Converts the HTML document to a format suitable for plain-text e-mail.

If present, uses the <body> element as its base; otherwise uses the whole document.

@return [String] a plain text.

# File lib/premailer/adapter/nokogiri_fast.rb, line 190
def to_plain_text
  html_src = ''
  begin
    html_src = @doc.at("body").inner_html
  rescue;
  end

  html_src = @doc.to_html unless html_src and not html_src.empty?
  convert_to_text(html_src, @options[:line_length], @html_encoding)
end
to_s() click to toggle source

Gets the original HTML as a string. @return [String] HTML.

# File lib/premailer/adapter/nokogiri_fast.rb, line 203
def to_s
  if is_xhtml?
    @doc.to_xhtml(:encoding => nil)
  else
    @doc.to_html(:encoding => nil)
  end
end

Private Instance Methods

index_ancestry(doc, elem, parent, descendants) click to toggle source

@param doc The top level document @param elem The element whose ancestry is to be captured @param parent the current parent in the process of capturing. Should be set to elem.parent for starters. @param descendants The running hash map of node -> set of nodes that maps descendants of a node. @return The descendants argument after updating it.

# File lib/premailer/adapter/nokogiri_fast.rb, line 324
def index_ancestry(doc, elem, parent, descendants)
  if parent then
    descendants[parent] = (descendants[parent] || Set.new).add(elem)
    if doc != parent then
      index_ancestry(doc, elem, parent.parent, descendants)
    end
  end
  descendants
end
make_index(page) click to toggle source

For very large documents, it is useful to trade off some memory for performance.
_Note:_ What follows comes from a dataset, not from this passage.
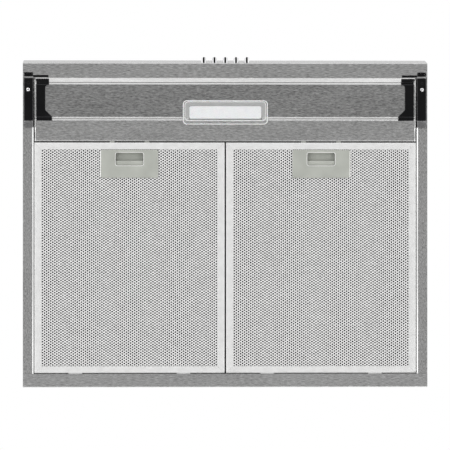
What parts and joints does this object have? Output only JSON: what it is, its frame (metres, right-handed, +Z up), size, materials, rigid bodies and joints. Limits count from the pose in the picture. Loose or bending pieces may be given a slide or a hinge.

We can build an index of the nodes so we can quickly select by id/class/tagname instead of search the tree again and again.

@param page The Nokogiri HTML document to index. @return [index, set_of_all_nodes, descendants] The index is a hash from key to set of nodes.

The "descendants" is a hash mapping a node to the set of its descendant nodes.
# File lib/premailer/adapter/nokogiri_fast.rb, line 275
def make_index(page)
  index = {} # Contains a map of tag/class/id names to set of nodes.
  all_nodes = [] # A plain array of all nodes in the doc. The superset.
  descendants = {} # Maps node -> set of descendants

  page.traverse do |node|
    all_nodes.push(node)

    if node != page then
      index_ancestry(page, node, node.parent, descendants)
    end

    # Index the node by tag name. This is the least selective
    # of the three index types empirically.
    index[node.name] = (index[node.name] || Set.new).add(node)

    # Index the node by all class attributes it possesses.
    # Classes are modestly selective. Usually more than tag names
    # but less selective than ids.
    if node.has_attribute?("class") then
      node.get_attribute("class").split(/\s+/).each do |c|
        c = '.' + c
        index[c] = (index[c] || Set.new).add(node)
      end
    end

    # Index the node by its "id" attribute if it has one.
    # This is usually the most selective of the three.
    if node.has_attribute?("id") then
      id = '#' + node.get_attribute("id")
      index[id] = (index[id] || Set.new).add(node)
    end
  end

  # If an index key isn't there, then we should treat it as an empty set.
  # This makes the index total and we don't need to special case presence.
  # Note that the default value will never be modified. So we don't need
  # default_proc.
  index.default = Set.new
  descendants.default = Set.new

  return index, Set.new(all_nodes), descendants
end
match_selector(index, all_nodes, descendants, selector) click to toggle source

@param index An index returned by make_index @param allNodes The set of all nodes in the DOM to search @param selector A simple CSS tree matching selector of the form “div.container p.item span” @return Set of matching nodes

Note that fancy CSS selector syntax is not supported. Anything not matching the regex /^[-a-zA-Z0-9s_.#]*$/ should not be passed. It will return nil when such a selector is passed, so you can take action on the falsity of the return value.

# File lib/premailer/adapter/nokogiri_fast.rb, line 355
def match_selector(index, all_nodes, descendants, selector)
  if /[^-a-zA-Z0-9_\s.#]/.match(selector) then
    return nil
  end

  take_children = false
  selector.split(/\s+/).reduce(all_nodes) do |base, spec|
    desc = base
    if take_children then
      desc = Set.new
      base.each do |n|
        desc.merge(descendants[n])
      end
    else
      take_children = true
    end
    narrow_down_nodes(index, desc, spec)
  end
end
narrow_down_nodes(index, base, intersection_selector) click to toggle source

@param index An index hash returned by make_index @param base The base set of nodes within which the given spec is to be matched. @param intersection_selector A CSS intersection selector string of the form

"hello.world" or "#blue.diamond". This should not contain spaces.

@return Set of nodes matching the given spec that are present in the base set.

# File lib/premailer/adapter/nokogiri_fast.rb, line 339
def narrow_down_nodes(index, base, intersection_selector)
  intersection_selector.split(/(?=[.#])/).reduce(base) do |acc, sel|
    acc = index[sel].intersection(acc)
    acc
  end
end